California on Thursday became the first state in the nation to require oil refineries, electricity generating plants, cement kilns and other major emitters to report their annual greenhouse gas emissions beginning in 2009.
The mandatory reporting rule approved by state air regulators would affect 800 manufacturing facilities that account for about 95 percent of emissions from industrial sources in California.
Through the end of the year, businesses can continue to voluntarily submit their carbon emissions to the California Climate Action Registry, a nonprofit created by the state in 2000 to encourage companies and government agencies to track and ultimately reduce their emissions.
Under the new mandate, businesses will begin tracking their carbon dioxide, nitrous oxide and methane emissions next year with the first report due to the state in 2009. The initial submissions won't be audited by a third party, but future reports will have to be verified.
Those primarily affected would include utility plants and providers, petroleum refineries and cement kilns, as well as other industrial sectors that spew into the air more than 25,000 tons of carbon dioxide each year such as food processors, steel foundries and glass container makers. Schools and hospitals are exempt from the new requirement.
The mandatory emissions reporting system for businesses was unanimously approved by the California Air Resources Board at its Thursday meeting and is the first significant action the state has taken on the matter since passing a landmark global warming law last year. The law, known as AB32, requires that the state reduce its greenhouse gas emissions to 1990 levels by 2020.
The board reached its decision after reading written testimony and listening to a parade of speeches from industry and environmental groups.

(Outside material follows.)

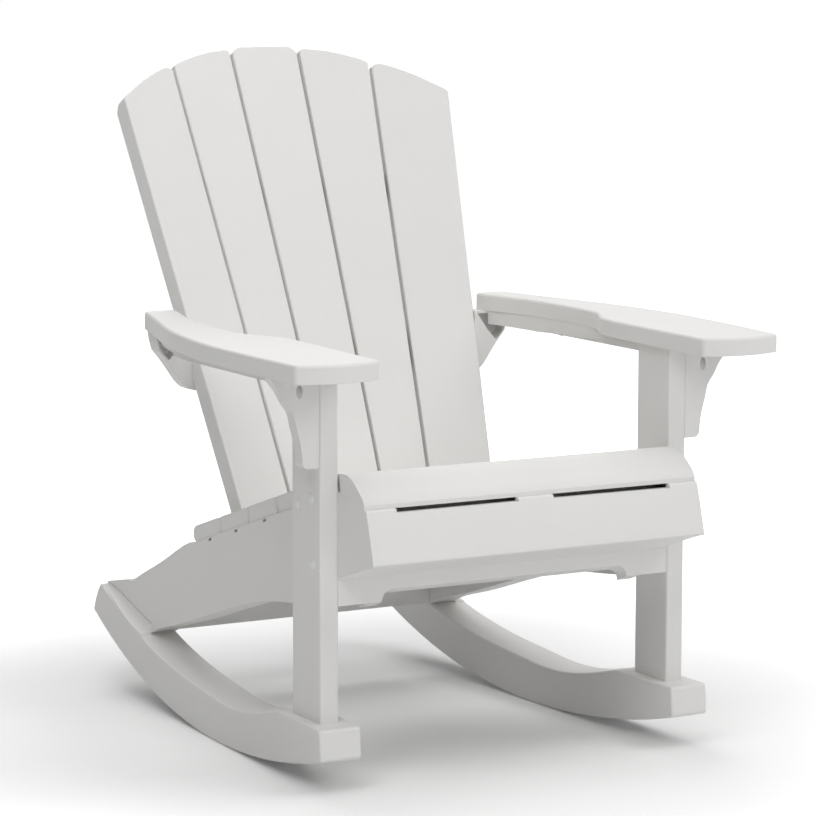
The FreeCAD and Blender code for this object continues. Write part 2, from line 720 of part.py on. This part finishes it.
# Front crossbar: its underside is cut away in the middle and falls a little towards the rear.
crossbar_sketch = doc.addObject("Sketcher::SketchObject", "crossbar_face")
crossbar_sketch.Placement = Placement(Vector(0, 38.5, 0) + SHIFT, Rotation(Vector(1, 0, 0), 90))
inner = dim("rail_inner")
for geometry in edges_of([
    (-inner, 258), (-inner, 330), (inner, 330), (inner, 258), (203, 258),
    ("arc", (198, 270), (186, 275)), (-186, 275), ("arc", (-198, 270), (-203, 258)),
]):
    crossbar_sketch.addGeometry(geometry, False)
crossbar = doc.addObject("Part::Extrusion", "crossbar")
crossbar.Base = crossbar_sketch
crossbar.DirMode = "Custom"
crossbar.Dir = Vector(0, 25.5, -10).normalize()
crossbar.Solid = True
bind(crossbar, LengthFwd="dims.crossbar_depth * 1.0741")

# Rear stretcher: a plain bar between the rails near the rockers.
stretcher = doc.addObject("Part::Box", "stretcher")
bind(stretcher, Length="dims.rail_inner * 2", Width="stretcher_depth", Height="stretcher_height")
stretcher.Placement = Placement(Vector(-inner, 667, 107.6) + SHIFT, Rotation())

# Rear bracket: a curved gusset under the arm's rear end that wraps behind the edge of the back.
gusset_at = Placement(Vector(0, bracket_front, 0) + SHIFT, Rotation(Vector(1, 0, 0), 90))
gusset_top = arm_under(bracket_front)


def gusset_block(name, steps, length):
    """A block under the arm's rear end: an outline seen from the front, drawn out rearwards."""
    face = doc.addObject("Sketcher::SketchObject", name + "_face")
    face.Placement = gusset_at
    for geometry in edges_of(steps):
        face.addGeometry(geometry, False)
    block = doc.addObject("Part::Extrusion", name)
    block.Base = face
    block.DirMode = "Custom"
    block.Dir = Vector(0, 1, math.tan(math.radians(dim("arm_rise")))).normalize()
    block.LengthFwd = length
    block.Solid = True
    doc.recompute()
    return block


gusset = gusset_block("gusset", [
    (226, 498), (226, gusset_top), (309, gusset_top), (306, 575), (302, 561),
    ("curve", [(286, 541), (276, 527), (265.5, 512), (254, 501)]), (241, 498),
], 30.0)
# A three-cornered hollow in its front face, partly hidden by the end of the arm rail.
gusset_hollow = gusset_block("gusset_hollow", [
    (286.5, 547), (299, 561.5), (303, 575), (305, 590), (252, 590), (275, 559),
], 22.0)
gusset_open = cut(gusset, gusset_hollow, "gusset_open")
gusset_cut = cut(gusset_open, back_hull, "gusset_cut")

# Screws that nobody sees: up through the foot into the leg, through the tail into the rail, and
# out of the hollow rails into the bars between them.
foot_screws = [screw((287, y, 86.9), (0, 0, 1), 15.0, "foot_screws") for y in (58, 102)]
slope = math.atan2(33.0, 100.0)
tail_screws = [screw((251, 739, blade_top(735) - 8.4), (0, -math.sin(slope), math.cos(slope)), 18.0, "tail_screws")]
rail_screws = []
for y, z in ((51, 300), (491, 246), (679, 128)):
    rail_screws.append(screw((inner + WALL, y, z), (-1, 0, 0), 30.0, "rail_screws"))


def drill(base, screws, label, extra=(), both=False):
    """Cut the clearance holes of some screws out of a piece."""
    shapes = holes(screws) + list(extra)
    if both:
        shapes = shapes + [flip(s) for s in shapes]
    tool = feature_of(Part.makeCompound(shapes), label + "_holes")
    return cut(base, tool, label)


rocker = keep(drill(rocker_whole, foot_screws + tail_screws, "rocker_left", [socket]), "rocker_left")
rail_on_blade = cut(rail, rocker_whole, "rail_on_blade")
rail_left = keep(drill(rail_on_blade, leg_screws + tail_screws + rail_screws, "side_rail_left"), "side_rail_left")
leg_left = keep(drill(leg, leg_screws + foot_screws, "front_leg_left"), "front_leg_left")
arm_left = keep(drill(arm, arm_screws + bracket_screws, "arm_left"), "arm_left")
beam_left = keep(drill(beam, arm_screws, "arm_rail_left"), "arm_rail_left")
bracket_piece = keep(drill(bracket_left, bracket_screws, "front_bracket_left"), "front_bracket_left")
gusset_left = keep(gusset_cut, "rear_bracket_left")
for piece in list(nodes):
    mirror(piece, piece.Label.replace("_left", "_right"))
keep(seat_cut, "seat")
keep(apron, "front_apron")
keep(back_whole, "back_panel")
keep(drill(support, [], "back_support_bar", holes([rail_screws[1]]), True), "back_support_bar")
keep(drill(crossbar, [], "front_crossbar", holes([rail_screws[0]]), True), "front_crossbar")
keep(drill(stretcher, [], "rear_stretcher", holes([rail_screws[2]]), True), "rear_stretcher")
keep(feature_of(Part.makeCompound([plug, flip(plug)]), "tilt_stops"), "tilt_stops")
for group, shapes in SCREWS.items():
    if group == "back_screws":
        keep(feature_of(Part.makeCompound(shapes), group, back_at), group)
    else:
        keep(feature_of(Part.makeCompound(shapes + [flip(s) for s in shapes]), group), group)
doc.recompute()

# Every object must be sound before anything is written.
for obj in doc.Objects:
    if "Invalid" in obj.State or "Error" in obj.State:
        raise RuntimeError("failed: " + obj.Label)
os.makedirs("parts", exist_ok=True)
for obj in nodes:
    if obj.Shape.isNull() or not obj.Shape.isValid():
        raise RuntimeError("bad shape: " + obj.Label)
    obj.Shape.exportStep(os.path.join("parts", obj.Label + ".step"))
    print(obj.Label, len(obj.Shape.Solids), "solid", round(obj.Shape.Volume / 1000), "cm3")
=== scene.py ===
# %% [markdown]
# # A rocking garden armchair in white moulded resin
# This lesson dresses a chair whose parts were already modelled as exact solids.
# Those solids arrive as meshes, one object for each real piece, all in metres and all standing where
# they belong. We never move them. Our work is the surface, the light and the camera.

# %% Load the frame
import math

import bpy
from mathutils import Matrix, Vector

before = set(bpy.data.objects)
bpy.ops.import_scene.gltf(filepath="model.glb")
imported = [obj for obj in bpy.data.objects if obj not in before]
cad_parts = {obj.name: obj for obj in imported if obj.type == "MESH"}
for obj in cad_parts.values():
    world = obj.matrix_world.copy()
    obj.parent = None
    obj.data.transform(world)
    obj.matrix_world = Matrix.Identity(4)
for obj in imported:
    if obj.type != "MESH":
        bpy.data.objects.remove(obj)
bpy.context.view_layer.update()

# %% [markdown]
# ## Two small helpers
# Colours are picked as sRGB hex values, the way a paint chart gives them, but a shader works with
# linear light, so one function turns the one into the other. The second helper adds a shader node,
# sets its values and plugs in its links in one call, which keeps a recipe short enough to read.

# %% Helpers for colour and nodes
def linear(hex_code):
    """An sRGB hex colour as linear RGBA."""
    parts = [int(hex_code[i:i + 2], 16) / 255 for i in (1, 3, 5)]
    return [p / 12.92 if p <= 0.04045 else ((p + 0.055) / 1.055) ** 2.4 for p in parts] + [1.0]


def add(tree, kind, values=None, **settings):
    """Add a node. values maps an input to a constant or to the output that feeds it."""
    node = tree.nodes.new(kind)
    for name, value in settings.items():
        setattr(node, name, value)
    for name, value in (values or {}).items():
        if isinstance(value, bpy.types.NodeSocket):
            tree.links.new(value, node.inputs[name])
        else:
            node.inputs[name].default_value = value
    return node


def empty_material(name):
    material = bpy.data.materials.new(name)
    material.use_nodes = True
    material.node_tree.nodes.clear()
    return material, material.node_tree


print("white as linear light:", [round(v, 3) for v in linear("#E9E8E6")])

# %% [markdown]
# ## White polypropylene resin
# The real chair is injection moulded from polypropylene with white pigment. The tool's surface is
# spark eroded, which leaves a fine even grain and a soft sheen, and long boards carry faint flow lines
# along their length. A plain white would look like paper, so we build four things from the real
# sizes: a grain of about 0.8 mm in the bump, flow lines some 3 mm apart and 60 mm long, a slow change
# of tone over a hand's width, and a little rounding of every sharp arris with the Bevel node.
# The real grain is nearer 0.3 mm. It is drawn coarser, because finer would not show at all.

# %% A material for each run of the flow lines
GRAIN_MM = 0.8
FLOW_MM = (3.0, 60.0)
TONE_MM = 120.0
ARRIS_RADIUS = 0.0012
RESIN_IOR = 1.49


def resin(name, turn=(0, 0, 0), along="Y", tint="#E8E7E5"):
    """Moulded white polypropylene, with flow lines along one axis of the turned frame."""
    material, tree = empty_material(name)
    place = add(tree, "ShaderNodeTexCoord")
    turned = add(tree, "ShaderNodeMapping", {"Vector": place.outputs["Object"], "Rotation": turn})
    stretch = [1000 / FLOW_MM[0]] * 3
    stretch["XYZ".index(along)] = 1000 / FLOW_MM[1]
    lines_at = add(tree, "ShaderNodeMapping", {"Vector": turned.outputs["Vector"], "Scale": stretch})
    lines = add(tree, "ShaderNodeTexNoise",
                {"Vector": lines_at.outputs["Vector"], "Scale": 1.0, "Detail": 2.0})
    grain = add(tree, "ShaderNodeTexNoise",
                {"Vector": place.outputs["Object"], "Scale": 1000 / GRAIN_MM, "Detail": 1.0})
    tone = add(tree, "ShaderNodeTexNoise",
               {"Vector": place.outputs["Object"], "Scale": 1000 / TONE_MM, "Detail": 3.0})
    shade = add(tree, "ShaderNodeMapRange",
                {"Value": tone.outputs["Fac"], "From Min": 0.3, "From Max": 0.7,
                 "To Min": 0.985, "To Max": 1.0})
    streak = add(tree, "ShaderNodeMapRange",
                 {"Value": lines.outputs["Fac"], "From Min": 0.3, "From Max": 0.7,
                  "To Min": 0.99, "To Max": 1.0})
    both = add(tree, "ShaderNodeMath", {0: shade.outputs["Result"], 1: streak.outputs["Result"]},
               operation="MULTIPLY")
    colour = add(tree, "ShaderNodeVectorMath", {0: linear(tint)[:3]}, operation="SCALE")
    tree.links.new(both.outputs["Value"], colour.inputs["Scale"])
    rough = add(tree, "ShaderNodeMapRange",
                {"Value": lines.outputs["Fac"], "From Min": 0.3, "From Max": 0.7,
                 "To Min": 0.54, "To Max": 0.64})
    arris = add(tree, "ShaderNodeBevel", {"Radius": ARRIS_RADIUS}, samples=6)
    flow_bump = add(tree, "ShaderNodeBump",
                    {"Height": lines.outputs["Fac"], "Normal": arris.outputs["Normal"],
                     "Strength": 0.10, "Distance": 0.0003})
    grain_bump = add(tree, "ShaderNodeBump",
                     {"Height": grain.outputs["Fac"], "Normal": flow_bump.outputs["Normal"],
                      "Strength": 0.25, "Distance": 0.0001})
    surface = add(tree, "ShaderNodeBsdfPrincipled",
                  {"Base Color": colour.outputs["Vector"], "Roughness": rough.outputs["Result"],
                   "Normal": grain_bump.outputs["Normal"], "IOR": RESIN_IOR})
    add(tree, "ShaderNodeOutputMaterial", {"Surface": surface.outputs["BSDF"]})
    return material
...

Anne McQueen, a consultant who represents Mitsubishi Cement and National Cement, told the board that transportation companies also should be required to report their emissions so cement plants, power providers and others will not have to shoulder the burden of reducing another industry's carbon footprint.
"We know we have to do our part, but we shouldn't have to do everyone's part," McQueen said during a break in the meeting.
Julia May of the environmental justice group, Communities for a Better Environment, said the "fatal flaw" of the mandatory reporting system was letting companies keep secret their emissions calculations. Under the rule, companies have to make public their annual emissions levels, but not the actual calculations used to arrive at those levels if doing so would divulge trade secrets.
In written testimony, the California Manufacturers & Technology Association, which represents 30,000 companies, prefers that only direct emissions be reported and that companies certify the results on their own instead of hiring a third party.
"These are big companies and they're very savvy and have a lot of experience," Joe Lyons, the association's energy lobbyist, said in a telephone interview Wednesday.
The Air Resources Board also agreed that emissions will have to be 173 million tons less than projected 2020 levels to revert to 1990 levels.
Board staff members for the past year worked to quantify the state's 1990 emissions using a variety of data. They calculated that the state spewed about 427 million tons of greenhouse gases in 1990.
Preliminary figures project that emissions for the state could reach 600 million tons by 2020 if no action is taken. That means the state needs to prevent 173 million tons of carbon dioxide and other heat-trapping gases from entering the air to meet the 1990 target.
Also Thursday, the board passed a new rule forcing operators of cargo ships and other large vessels to use land-based electric power while docked at ports around the state. It's estimated the measure would cut diesel and smog-forming emissions from docked vessels by nearly 50 percent by 2014 and by 80 percent by 2020.